* [WHAT YOU NEED TO DO] Copy out lines with the word "scene" from the material that follows.

* [MATERIAL]
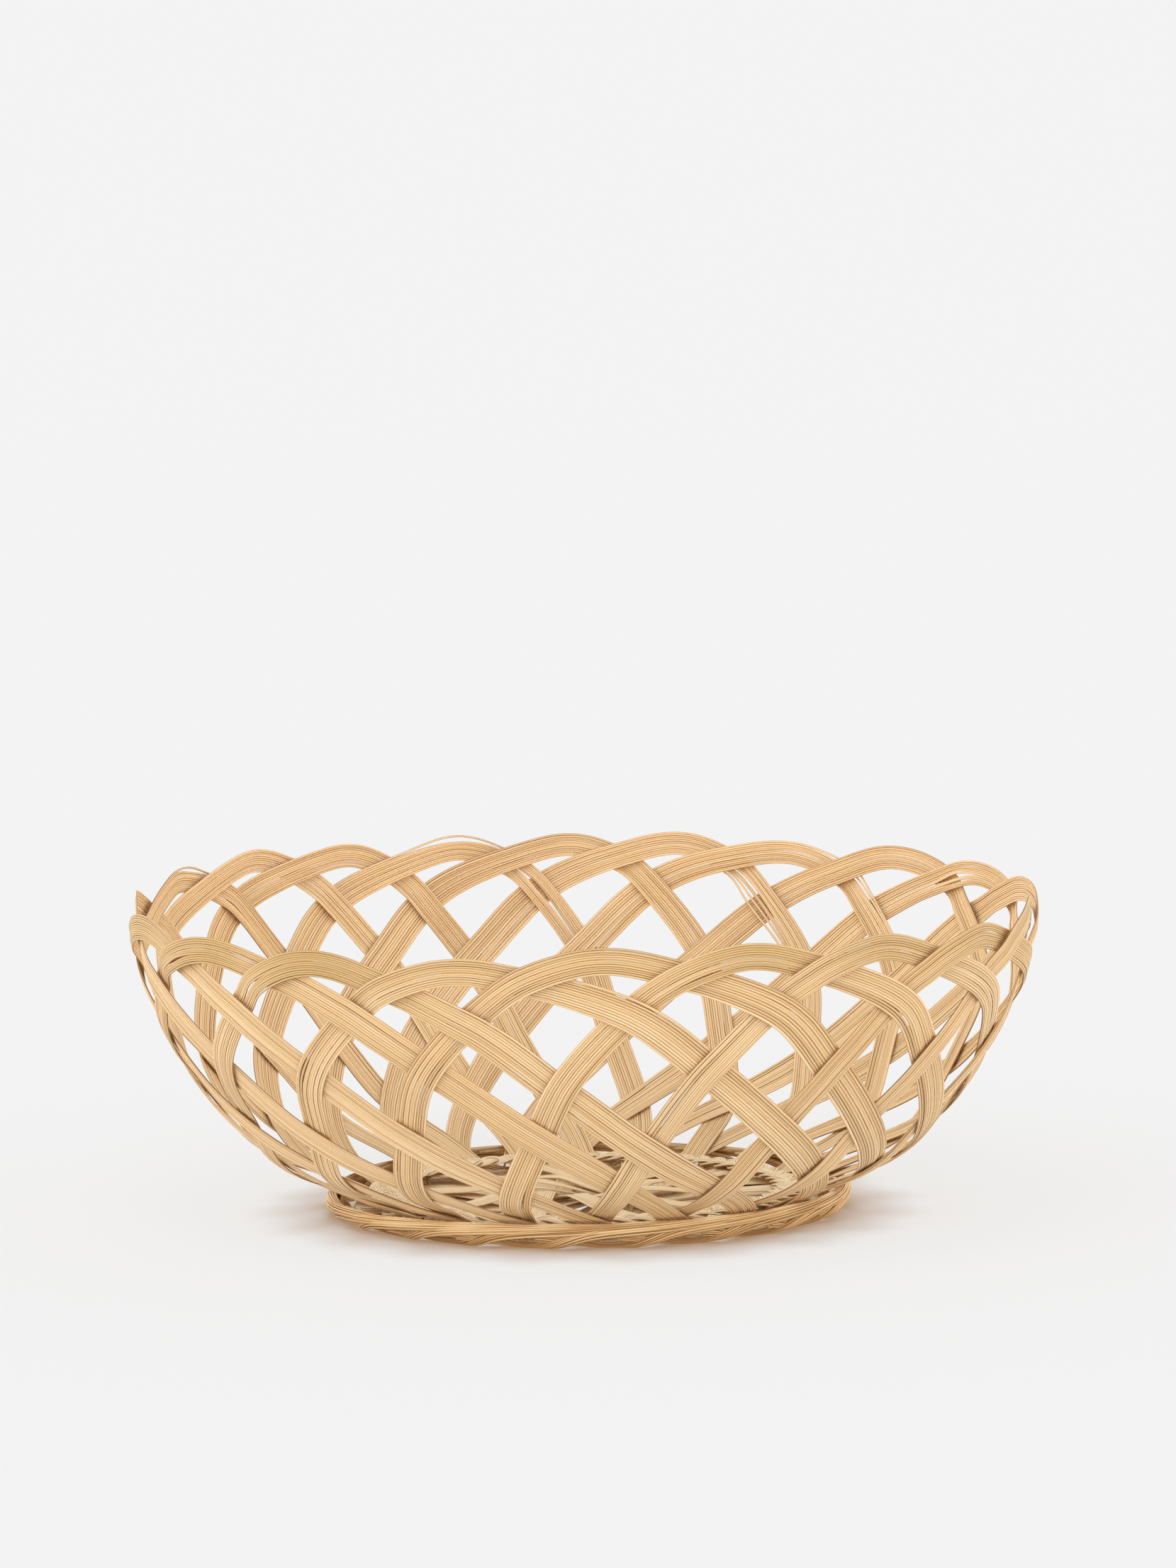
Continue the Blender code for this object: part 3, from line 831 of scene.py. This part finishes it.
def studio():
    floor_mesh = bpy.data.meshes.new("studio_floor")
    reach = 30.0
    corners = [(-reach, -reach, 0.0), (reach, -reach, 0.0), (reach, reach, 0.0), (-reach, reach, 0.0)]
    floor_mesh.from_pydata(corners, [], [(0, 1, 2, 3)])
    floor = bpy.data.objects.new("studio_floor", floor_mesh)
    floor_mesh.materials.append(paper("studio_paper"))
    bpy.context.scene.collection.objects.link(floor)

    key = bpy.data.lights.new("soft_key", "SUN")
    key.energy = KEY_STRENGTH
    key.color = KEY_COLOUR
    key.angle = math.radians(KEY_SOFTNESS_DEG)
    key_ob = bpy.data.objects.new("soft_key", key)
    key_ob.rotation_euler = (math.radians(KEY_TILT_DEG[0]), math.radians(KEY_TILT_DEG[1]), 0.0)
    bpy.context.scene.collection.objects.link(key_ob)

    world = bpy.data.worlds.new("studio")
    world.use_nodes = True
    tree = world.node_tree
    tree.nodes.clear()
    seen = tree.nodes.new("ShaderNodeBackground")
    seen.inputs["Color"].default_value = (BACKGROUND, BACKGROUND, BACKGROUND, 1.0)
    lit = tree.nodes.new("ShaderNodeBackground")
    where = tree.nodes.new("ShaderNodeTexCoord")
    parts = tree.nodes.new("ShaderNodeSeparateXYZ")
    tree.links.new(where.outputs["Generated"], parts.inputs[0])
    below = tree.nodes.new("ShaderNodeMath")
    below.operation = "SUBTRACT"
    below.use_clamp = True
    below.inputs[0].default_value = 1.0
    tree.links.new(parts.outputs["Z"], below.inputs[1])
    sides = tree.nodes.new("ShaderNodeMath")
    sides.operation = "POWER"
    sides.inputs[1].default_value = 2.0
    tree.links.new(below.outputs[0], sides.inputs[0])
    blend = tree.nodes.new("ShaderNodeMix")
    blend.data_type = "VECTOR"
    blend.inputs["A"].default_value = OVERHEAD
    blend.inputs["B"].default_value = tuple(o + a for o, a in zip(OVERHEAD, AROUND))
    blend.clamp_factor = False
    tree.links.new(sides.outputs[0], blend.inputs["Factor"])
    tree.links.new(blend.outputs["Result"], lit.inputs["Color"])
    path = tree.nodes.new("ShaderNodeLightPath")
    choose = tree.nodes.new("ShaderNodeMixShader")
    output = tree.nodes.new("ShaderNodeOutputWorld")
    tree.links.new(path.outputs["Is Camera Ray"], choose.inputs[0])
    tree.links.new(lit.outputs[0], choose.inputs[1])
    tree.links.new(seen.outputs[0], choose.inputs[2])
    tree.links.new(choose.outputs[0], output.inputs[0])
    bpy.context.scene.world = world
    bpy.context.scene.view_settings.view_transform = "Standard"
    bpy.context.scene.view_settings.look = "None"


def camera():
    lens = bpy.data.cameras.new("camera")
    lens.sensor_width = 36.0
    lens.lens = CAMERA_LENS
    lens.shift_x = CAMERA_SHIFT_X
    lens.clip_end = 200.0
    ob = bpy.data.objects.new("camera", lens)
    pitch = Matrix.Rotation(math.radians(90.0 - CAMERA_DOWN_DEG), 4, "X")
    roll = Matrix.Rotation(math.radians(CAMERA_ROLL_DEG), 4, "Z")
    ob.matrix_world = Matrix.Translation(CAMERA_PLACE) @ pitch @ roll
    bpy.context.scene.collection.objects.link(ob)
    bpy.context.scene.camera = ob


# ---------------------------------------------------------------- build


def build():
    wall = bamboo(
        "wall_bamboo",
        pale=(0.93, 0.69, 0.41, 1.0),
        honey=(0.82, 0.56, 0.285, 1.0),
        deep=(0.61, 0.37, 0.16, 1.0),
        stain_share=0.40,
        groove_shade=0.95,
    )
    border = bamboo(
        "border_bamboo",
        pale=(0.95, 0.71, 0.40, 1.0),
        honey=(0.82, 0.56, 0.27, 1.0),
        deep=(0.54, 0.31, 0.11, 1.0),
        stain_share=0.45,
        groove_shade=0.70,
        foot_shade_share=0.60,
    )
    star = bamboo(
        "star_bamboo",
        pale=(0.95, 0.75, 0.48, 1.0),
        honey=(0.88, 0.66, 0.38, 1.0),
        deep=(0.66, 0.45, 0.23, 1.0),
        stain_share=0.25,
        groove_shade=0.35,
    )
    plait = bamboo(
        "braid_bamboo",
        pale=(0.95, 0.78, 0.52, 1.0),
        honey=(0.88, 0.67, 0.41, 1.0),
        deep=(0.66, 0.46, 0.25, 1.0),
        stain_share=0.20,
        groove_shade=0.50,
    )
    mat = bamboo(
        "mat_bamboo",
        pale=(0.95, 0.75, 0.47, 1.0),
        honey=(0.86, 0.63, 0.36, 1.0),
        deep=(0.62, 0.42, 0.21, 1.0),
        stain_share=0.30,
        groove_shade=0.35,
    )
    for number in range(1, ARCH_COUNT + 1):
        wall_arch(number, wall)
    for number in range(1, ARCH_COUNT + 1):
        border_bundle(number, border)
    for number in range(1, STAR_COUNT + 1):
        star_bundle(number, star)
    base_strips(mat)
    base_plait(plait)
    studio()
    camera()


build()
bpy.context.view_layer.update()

* [SOLUTION FOR THIS EXERCISE]
Continue the Blender code for this object: part 3, from line 831 of scene.py. This part finishes it.
    bpy.context.scene.collection.objects.link(floor)
    bpy.context.scene.collection.objects.link(key_ob)
    bpy.context.scene.world = world
    bpy.context.scene.view_settings.view_transform = "Standard"
    bpy.context.scene.view_settings.look = "None"
    bpy.context.scene.collection.objects.link(ob)
    bpy.context.scene.camera = ob